# RTU Refrigeration Problem



## evergreen (Sep 15, 2015)

I am a service manager for a company in Seattle, WA. We have been having issues with an RTU (Carrier 48SD-036C90311) and these issues aren't adding up. Any ideas you all may have would be appreciated. Here is the history:

Jul 2015: Replaced failed compressor. After replacing found bad aftermarket TXV which was replaced. System worked fine for a few days after. A different technician went out and said the system was low on charge but could not find any leaks. We recharged and the system worked again for a few days. Sent original tech back out and determined the new TXV had failed so we replaced that. Unit acted as if it still had a restriction. We flushed the unit with ProFlush, pressurized, evacuated, etc... and recharged with new R22. System worked fine for a couple of days. 

Aug 2015: We replaced evaporator coil. System worked fine for a couple of days. Returned and removed aftermarket TXV and installed OEM piston. System worked fine for a couple of weeks.

Sept 2015: Returned to find odd pressures that indicated it was low on R22. Weighed out and it still had the same factory charge that we had put in to it. Performed leak search, evacuation, and recharge with nothing out of ordinary noted. Worked for a few days and stopped maintaining temp again.

I went out today, 9/15/15, with my technician to get my eyes on it. We treated it as if we had never worked on it before. The conditions weren't ideal for running AC checks but this is what we had on our arrival:

121 head / 52 suction
55 outdoor ambient
66 return air
44 supply air
21 superheat
The pressures were right on with the factory charts but the superheat was slightly low. Slight frosting on the upper portion of slab coil.

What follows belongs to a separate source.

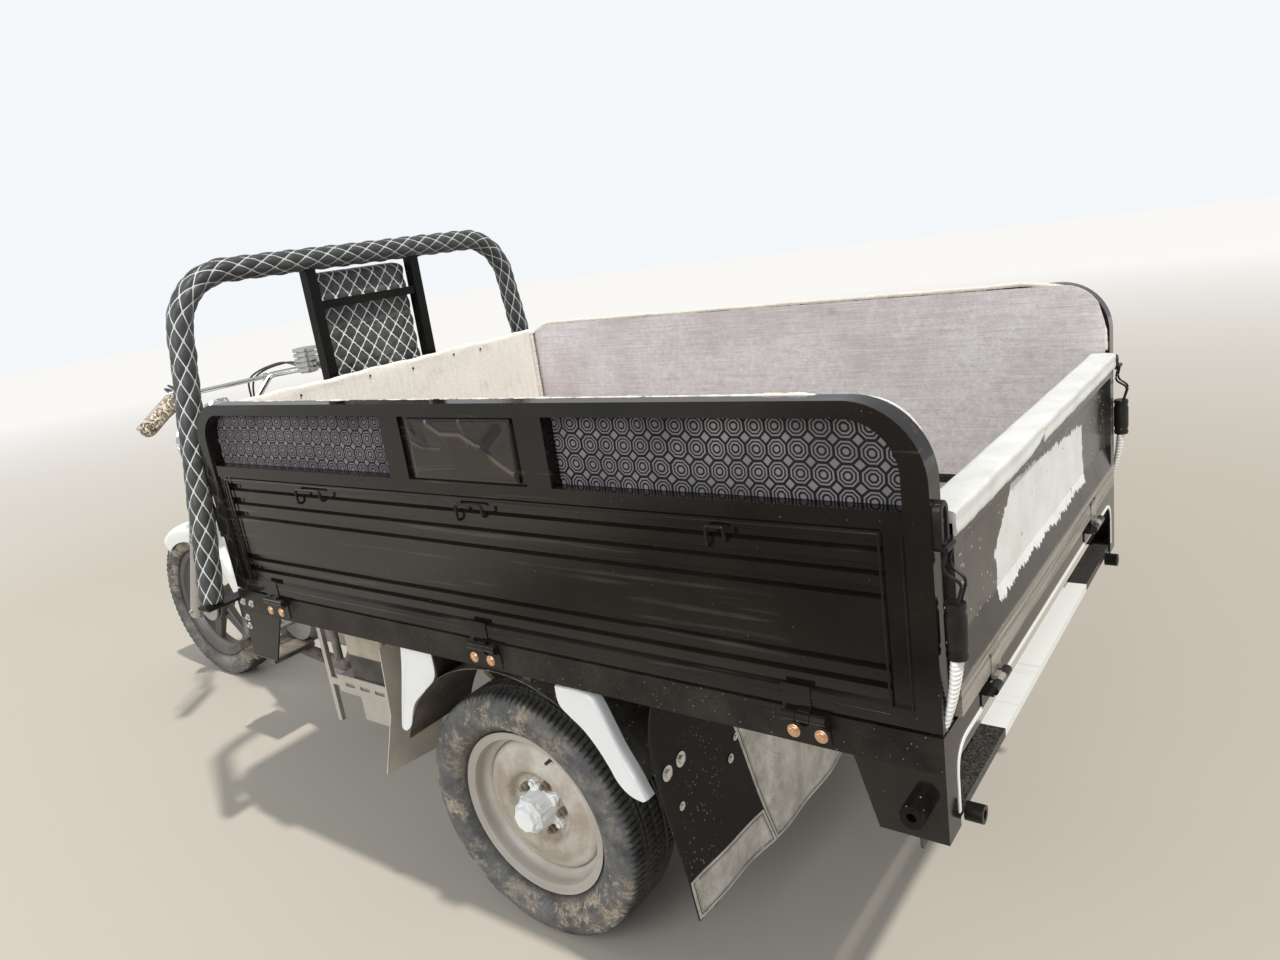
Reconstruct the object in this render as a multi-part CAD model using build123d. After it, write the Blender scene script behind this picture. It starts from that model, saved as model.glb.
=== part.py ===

We added .7 lbs of R22. No changes noted. Weighed out the charge and recovered 7.25 lbs. Factory charge is 7.2 lbs which means we had lost a little bit since out there last. We had removed a T-fitting previously thinking that created more possibility of a leak. We knew the valve was leaking but it didn't appear to be leaking out of the cap.

We devised a way to get a filter drier in (limited space) and fixed the schrader leak. We pressurized to 400psi and held for 30 minutes. We soap bubbled every field and factory joint with no signs of leaks. Evacuated to 350 micron and it held. Recharged with 7.2 lbs R22 and inserted AC Leak Seal. These are corrected numbers:

131 head / 57 suction
64 outdoor ambient
64 return air
41 supply air
14 superheat

Again pressures right on with factory charts but low superheat. No frosting of the coils. After the unit ran for about 40 minutes we started to see the temp on the suction line move up and down. It was as if the system had a TXV that was hunting for the right position but this is fixed orifice. The suction line entering the compressor seemed to be jumping around 45-51 degrees further away from the compressor and jumping around 33-38 at the compressor. This doesn't make sense to me.

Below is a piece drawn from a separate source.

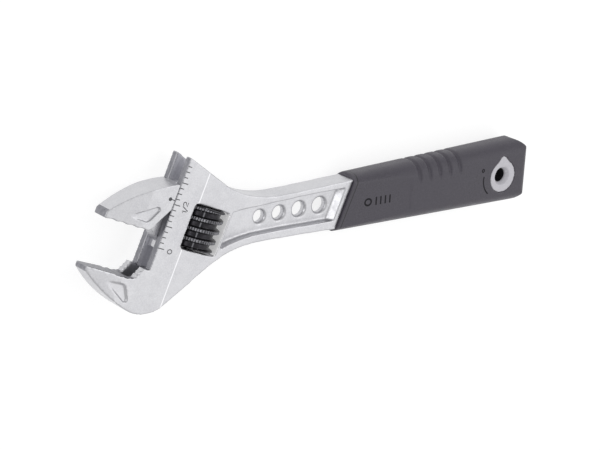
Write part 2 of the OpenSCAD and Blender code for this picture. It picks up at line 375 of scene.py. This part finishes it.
def window_wall():
    """Cast wall of the adjusting window: rough, pale plating that scatters the light from above."""
    m = Nodes("window_wall")
    grain = m.noise(1800, detail=3)
    m.feed("Base Color", m.mix(m.ramp(grain, 0, 1), (0.72, 0.72, 0.74), (0.85, 0.85, 0.86)))
    m.set("Metallic", 0.25)
    m.feed("Roughness", m.ramp(grain, 0.5, 0.65))
    m.feed("Normal", m.bump(grain, 0.2, 0.00005))
    m.set("Emission Color", (1.0, 1.0, 1.0, 1.0))
    m.set("Emission Strength", 0.35)
    return m.material


def bore_wall():
    """Inside of the slide bore and slot: bored steel, kept readable by a faint lift."""
    m = Nodes("bore_wall")
    rings = m.noise(1200, detail=3)
    m.feed("Base Color", m.mix(m.ramp(rings, 0, 1), (0.30, 0.30, 0.33), (0.42, 0.42, 0.45)))
    m.set("Metallic", 0.5)
    m.feed("Roughness", m.ramp(rings, 0.45, 0.6))
    m.feed("Normal", m.bump(rings, 0.2, 0.00005))
    m.set("Emission Color", (0.9, 0.9, 1.0, 1.0))
    m.set("Emission Strength", 0.09)
    return m.material


def black_oxide():
    """Blackened steel of the adjusting screw, rubbed grey on its knurled ridges."""
    m = Nodes("black_oxide")
    patches = m.noise(900)
    base = m.mix(m.ramp(patches, 0, 1), (0.018, 0.017, 0.02), (0.045, 0.043, 0.05))
    rubbed = m.mix(m.pointiness(0.53, 0.62), base, (0.25, 0.25, 0.27))
    m.feed("Base Color", rubbed)
    m.set("Metallic", 0.85)
    m.feed("Roughness", m.ramp(m.noise(1800), 0.26, 0.42))
    m.feed("Normal", m.bump(patches, 0.15, 0.00004))
    return m.material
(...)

Does anyone have any thoughts on what could be going on here?


----------



## beenthere (May 30, 2009)

Probably moving oil through the system from opening/recovering the system so many times.


----------



## heatingrepairchicago (Nov 8, 2014)

try putting a vacuum on it and then recharging. leave it on there for awhile.


----------



## heatingrepairchicago (Nov 8, 2014)

I need a self sufficient tech in Chicago. Must have own truck and tools. Call 3124870416


----------



## rdjr1964 (Jan 29, 2012)

I had an issue one time with a heat pump that would eventually trip the head pressure switch, traced it back to a supply duct that was to close to the return. Just a thought but maybe you have a similar situation. Doesn't hurt to double check the duct work.


----------